As a product of regulatory T cells, IL-10 has an established role with regards to immune regulation [121]. In contrast to TGFβ, however, IL-10 has been shown to inhibit fibrosis. Mice treated with IL-10 develop less liver and lung fibrosis when administered carbon tetrachloride or bleomycin [122, 123]. Similarly, IL-10 deficiency aggravates kidney inflammation and fibrosis in the unilateral ureteral obstruction mouse model [124]. With regards to human IBD, however, although polymorphisms in the IL-10 locus have been associated with IBD [125], treatment of CD patients with recombinant IL-10 has not been significantly effective (Table 5.1) [126].

5.4 Concluding Remarks

Cytokine targeting has proven to be effective in treating inflammation in IBD. Cytokine blockade for intestinal fibrosis has been challenging, however, given the multiple diverging and converging pathways of many cytokines.
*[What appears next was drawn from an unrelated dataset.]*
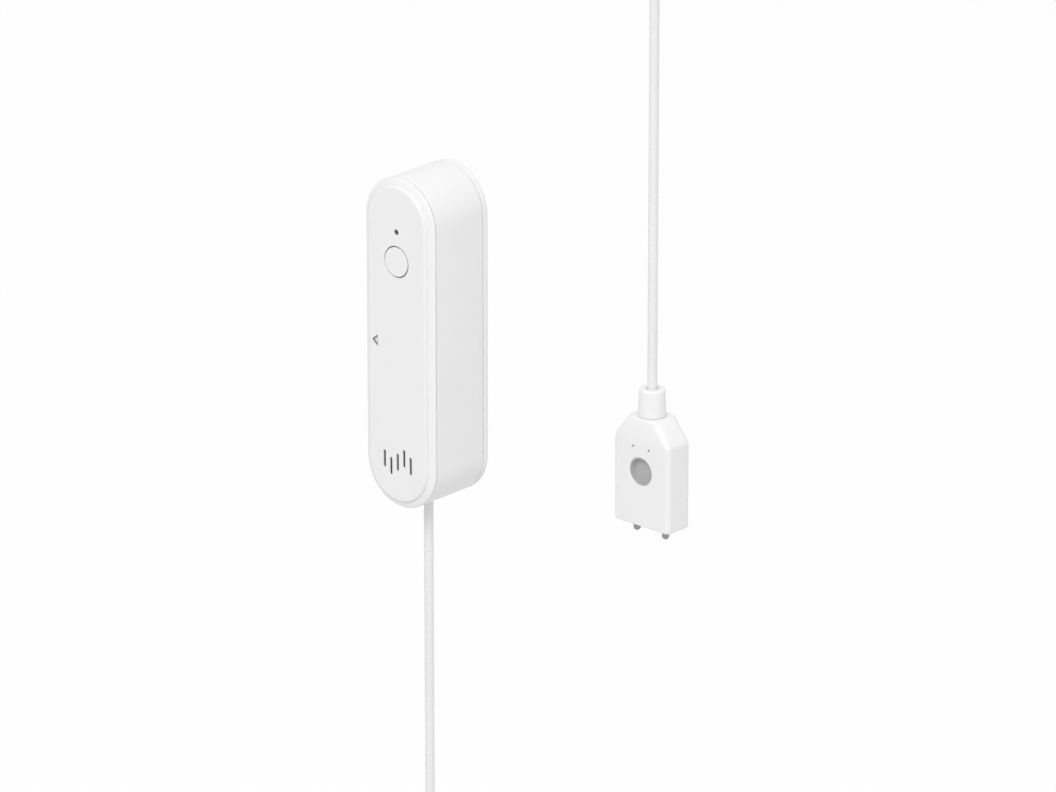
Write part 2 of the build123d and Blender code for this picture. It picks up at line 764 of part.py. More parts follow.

The genetic heterogeneity present across patient populations may also cause diverse pathogenesis of disease; broad cytokine targeting may then result in contrasting rates of response. Indeed, this has been observed with anti-TNF agents in terms of inflammation, and may be one source of failure of some clinical trials with newer anti-cytokine agents. A potential approach to overcome this difficulty may involve careful selection of patients based on genetic or biochemical characteristics. Additionally, there are promising targets being explored for other fibrotic conditions that may be of benefit in CD and warrant investigation. Given the variables that contribute to fibrostenosis in CD, targeting of multiple culprits in the fibrotic process, in addition to the cytokines themselves, may be an option. Future investigations into novel fibrogenic pathways may lead to more selective therapeutic targets, as well as the identification of specific patient groups that could best benefit from precision treatment.